Every year, her office audits government departments and state-owned institutions and other public bodies. And every year, she unearths massive corruption — but nothing ever happens to the perpetrators.

 Zimbabwe commemorates Independence Day on Monday, but 42 years after the birth of the republic, the public purse has become an integral component of the proverbial “gravy train” — the sum total of dodgy tenders and outright theft constituting the grubby feeding trough that keeps Harare’s fat cats awash with ill-gotten money.

 As a result, the looting continues unabated and is intensifying on the eve of a major election as the criminals in suits jostle for what could possibly be a last supper. Corruption, bad governance and incompetence are at the heart of this country’s multi-faceted decay.

The failure and refusal to bring corrupt public officials to justice is stoking impunity as the criminals feel un[1]touchable. Accountability and transparency — which are cardinal principles of public finance management as enunciated in the constitution — are not taken seriously in public affairs, which explains why Zimbabwe has regressed from a relatively promising country alive with possibilities at Independence in 1980 to yet another hopeless kleptocracy wallowing in poverty and mediocrity.

In the latest audit reports, which The NewsHawks has extensively reported on, the Auditor-General lifts the lid on the industrial-scale malfeasance that has taken root in the government.
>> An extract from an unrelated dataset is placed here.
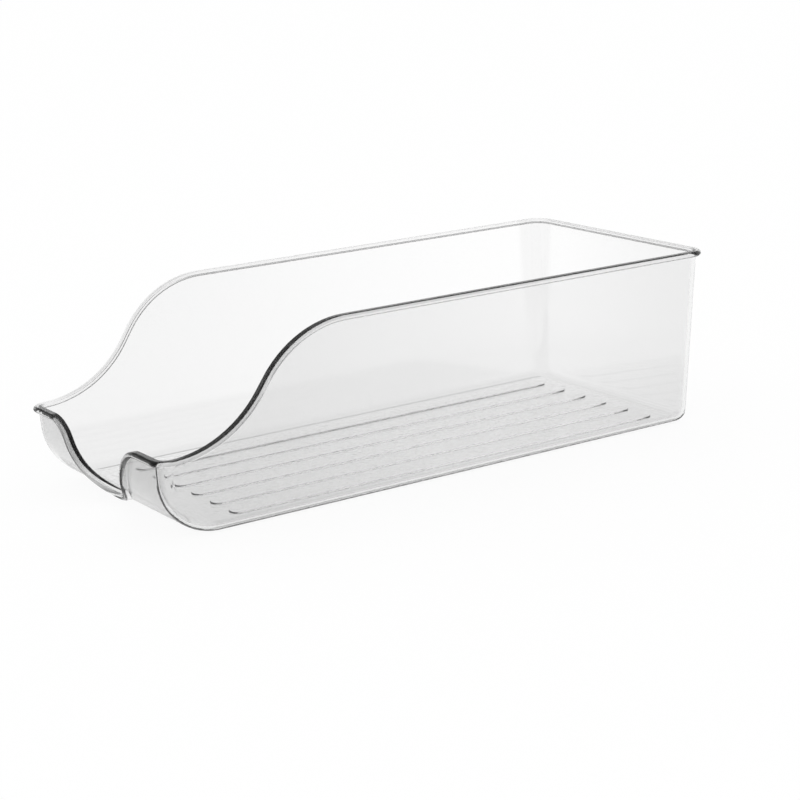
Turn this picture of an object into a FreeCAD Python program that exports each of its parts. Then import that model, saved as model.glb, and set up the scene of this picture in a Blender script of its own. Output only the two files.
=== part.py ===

There are dodgy payments running into hundreds of millions of dollars.

Taxpayer money is going down the drain and it has become increasingly clear, over the decades, that the Zanu PF government lacks the political will to decisively tackle the rot. Ministries are running riot, clocking up huge amounts of unauthorised excess expenditure.

 Murky payments, without supporting documentation and in many instances processed without the knowledge of line ministries, are a vast crime scene that now demands a forensic investigation and prosecution in the national interest. When will the law take its course without fear or favour and in line with the constitution?

 Large amounts on the wage bill have not been reconciled, meaning there are ghost workers siphoning public funds. The looting has gone on for decades. Public procurement law is flouted left, right and centre. In the main, there is nothing new in what the valiant Chiri is revealing.

Her annual reports are beginning to sound like a scratched vinyl. Bemused Zimbabweans have witnessed in the last couple of years as the government waxes lyrical about “performance management contracts” for permanent secretaries — who are, by law, the chief administrators and accounting officers of ministries.

But how on earth can they glibly talk of performance management in an environment characterised by a culture of mediocrity, impudence and naked criminality?

The Zimbabwean government’s entire governance ethos is in tatters. No surprises there; it mirrors the suffocating malaise which has choked the life out of public finance management, with no repercussions for the culprits. Zimbabwe is now a fully-fledged authoritarian kleptocracy. Numbers do not lie.